The listing beneath should be written out in full, exactly as shown.

:: DATASET EXCERPT

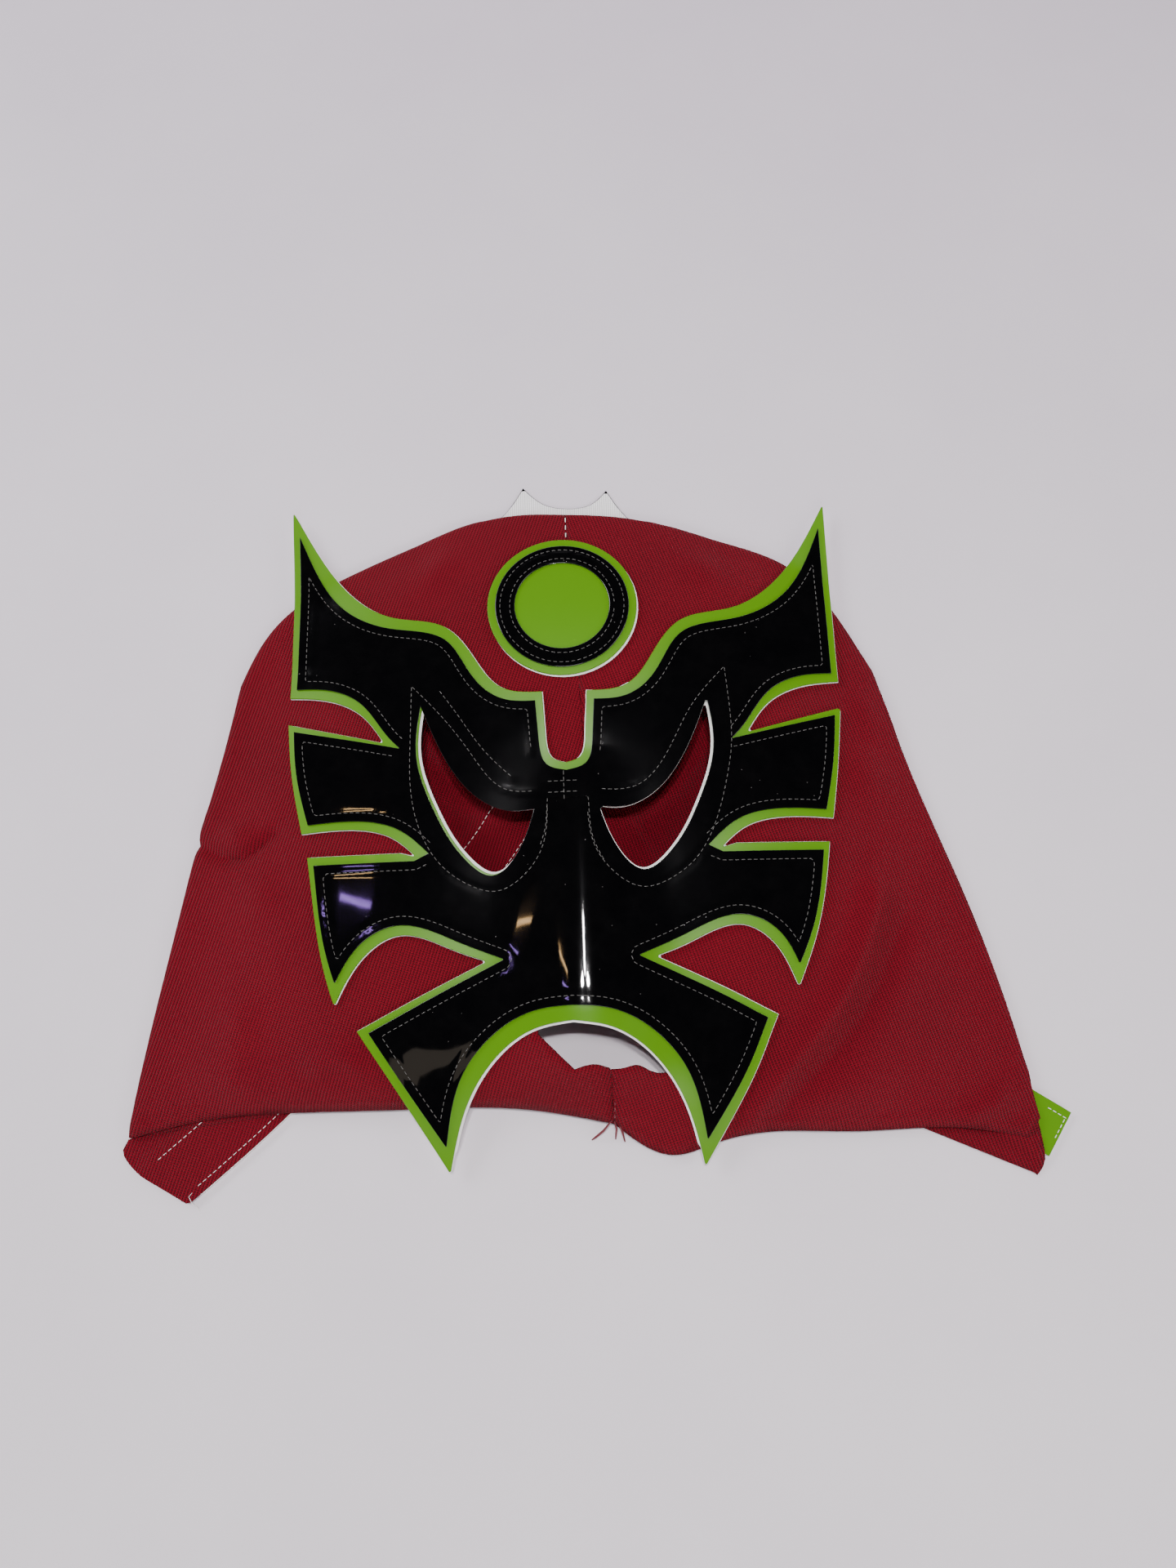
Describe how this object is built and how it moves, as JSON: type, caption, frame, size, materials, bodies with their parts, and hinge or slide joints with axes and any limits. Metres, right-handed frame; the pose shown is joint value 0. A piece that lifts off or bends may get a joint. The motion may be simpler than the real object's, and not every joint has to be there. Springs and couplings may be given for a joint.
{
  "type": "wrestling-style hood mask",
  "caption": "Pull-on red knit hood mask with a layered gloss vinyl face decoration, eye and mouth openings, a forehead disc, a crown crest and a split back with closure strips.",
  "frame": {"origin": "on the surface that the mask lies on, under the centre of the forehead disc", "axes": "+X to the right of the mask as seen from the front, +Y from chin to crown, +Z out of the face"},
  "size_m": [0.3261, 0.259, 0.0254],
  "materials": {
    "red_knit": "matt polyester knit with a faint sheen",
    "green_vinyl": "glossy",
    "black_patent": "mirror-gloss patent",
    "white_backing": "matt stiff felt-like backing",
    "white_rib": "ribbed knit",
    "tape": "hook and loop tape",
    "thread": "polyester thread",
    "red_thread": "polyester thread"
  },
  "bodies": {
    "hood": {"front_left_panel": "red_knit", "front_right_panel": "red_knit", "back_left_panel": "red_knit", "back_right_panel": "red_knit", "left_strip_loop_tape": "tape", "left_strip_backing": "white_backing", "left_strip_thread": "thread", "right_strip_hook_tape": "tape", "right_strip_backing": "white_backing", "right_strip_vinyl": "green_vinyl", "crest_face": "black_patent", "crest_backing": "white_rib", "face_backing": "white_backing", "face_base": "green_vinyl", "face_overlay": "black_patent", "bridge_patch": "black_patent", "disc_backing": "white_backing", "disc_base": "green_vinyl", "disc_ring": "black_patent", "disc_thread": "thread", "border_thread": "thread", "eye_thread": "thread", "bridge_thread": "thread", "crown_thread": "thread", "chin_thread": "red_thread"},
    "left_corner": {"corner_cloth": "red_knit", "corner_strip_loop_tape": "tape", "corner_strip_backing": "white_backing", "corner_strip_thread": "thread"},
    "right_tab": {"tab_hook_tape": "tape", "tab_backing": "white_backing", "tab_vinyl": "green_vinyl", "tab_thread": "thread"}
  },
  "joints": [
    {"name": "left_corner_fold", "type": "hinge", "parent": "hood", "child": "left_corner", "pos_m": [-0.157, -0.1886, 0.0022], "axis": [-0.993, -0.1178, 0], "range_deg": [0, 100]},
    {"name": "right_tab_fold", "type": "hinge", "parent": "hood", "child": "right_tab", "pos_m": [0.1615, -0.172, 0.0019], "axis": [0.0624, -0.9981, 0], "range_deg": [0, 100]}
  ]
}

::::

■ **WRITTEN SOLUTION**:
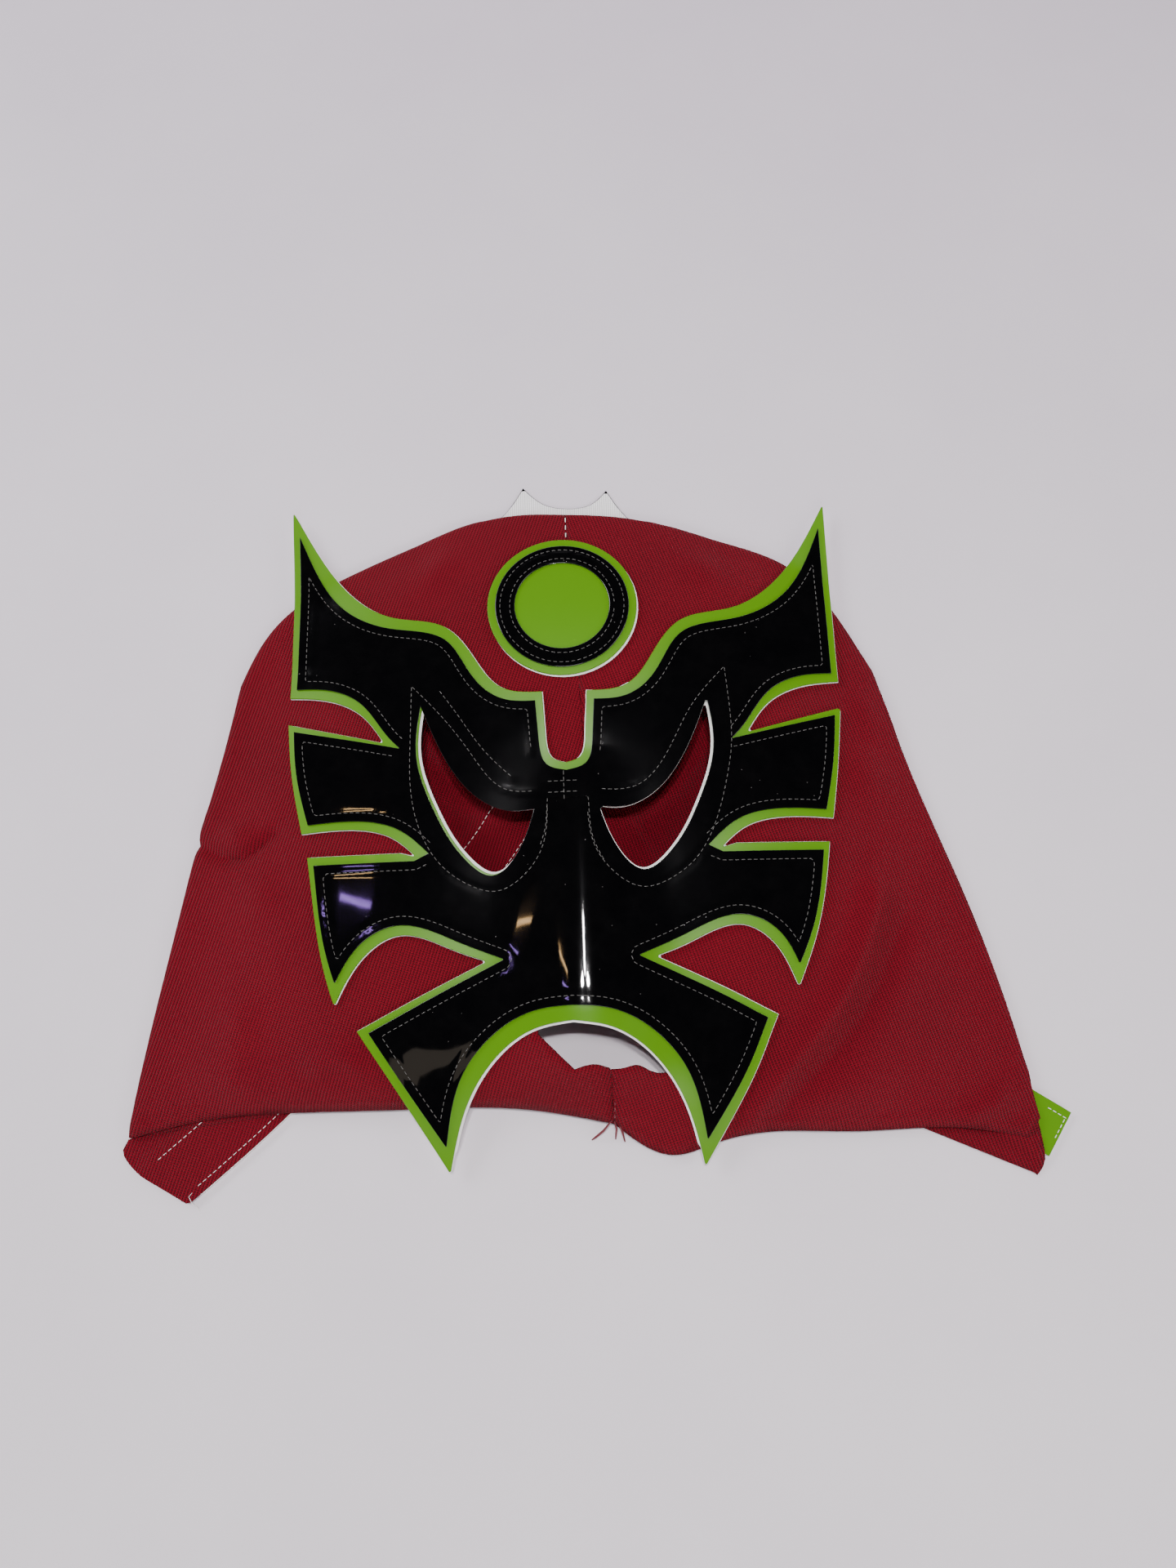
Describe how this object is built and how it moves, as JSON: type, caption, frame, size, materials, bodies with their parts, and hinge or slide joints with axes and any limits. Metres, right-handed frame; the pose shown is joint value 0. A piece that lifts off or bends may get a joint. The motion may be simpler than the real object's, and not every joint has to be there. Springs and couplings may be given for a joint.
{
  "type": "wrestling-style hood mask",
  "caption": "Pull-on red knit hood mask with a layered gloss vinyl face decoration, eye and mouth openings, a forehead disc, a crown crest and a split back with closure strips.",
  "frame": {"origin": "on the surface that the mask lies on, under the centre of the forehead disc", "axes": "+X to the right of the mask as seen from the front, +Y from chin to crown, +Z out of the face"},
  "size_m": [0.3261, 0.259, 0.0254],
  "materials": {
    "red_knit": "matt polyester knit with a faint sheen",
    "green_vinyl": "glossy",
    "black_patent": "mirror-gloss patent",
    "white_backing": "matt stiff felt-like backing",
    "white_rib": "ribbed knit",
    "tape": "hook and loop tape",
    "thread": "polyester thread",
    "red_thread": "polyester thread"
  },
  "bodies": {
    "hood": {"front_left_panel": "red_knit", "front_right_panel": "red_knit", "back_left_panel": "red_knit", "back_right_panel": "red_knit", "left_strip_loop_tape": "tape", "left_strip_backing": "white_backing", "left_strip_thread": "thread", "right_strip_hook_tape": "tape", "right_strip_backing": "white_backing", "right_strip_vinyl": "green_vinyl", "crest_face": "black_patent", "crest_backing": "white_rib", "face_backing": "white_backing", "face_base": "green_vinyl", "face_overlay": "black_patent", "bridge_patch": "black_patent", "disc_backing": "white_backing", "disc_base": "green_vinyl", "disc_ring": "black_patent", "disc_thread": "thread", "border_thread": "thread", "eye_thread": "thread", "bridge_thread": "thread", "crown_thread": "thread", "chin_thread": "red_thread"},
    "left_corner": {"corner_cloth": "red_knit", "corner_strip_loop_tape": "tape", "corner_strip_backing": "white_backing", "corner_strip_thread": "thread"},
    "right_tab": {"tab_hook_tape": "tape", "tab_backing": "white_backing", "tab_vinyl": "green_vinyl", "tab_thread": "thread"}
  },
  "joints": [
    {"name": "left_corner_fold", "type": "hinge", "parent": "hood", "child": "left_corner", "pos_m": [-0.157, -0.1886, 0.0022], "axis": [-0.993, -0.1178, 0], "range_deg": [0, 100]},
    {"name": "right_tab_fold", "type": "hinge", "parent": "hood", "child": "right_tab", "pos_m": [0.1615, -0.172, 0.0019], "axis": [0.0624, -0.9981, 0], "range_deg": [0, 100]}
  ]
}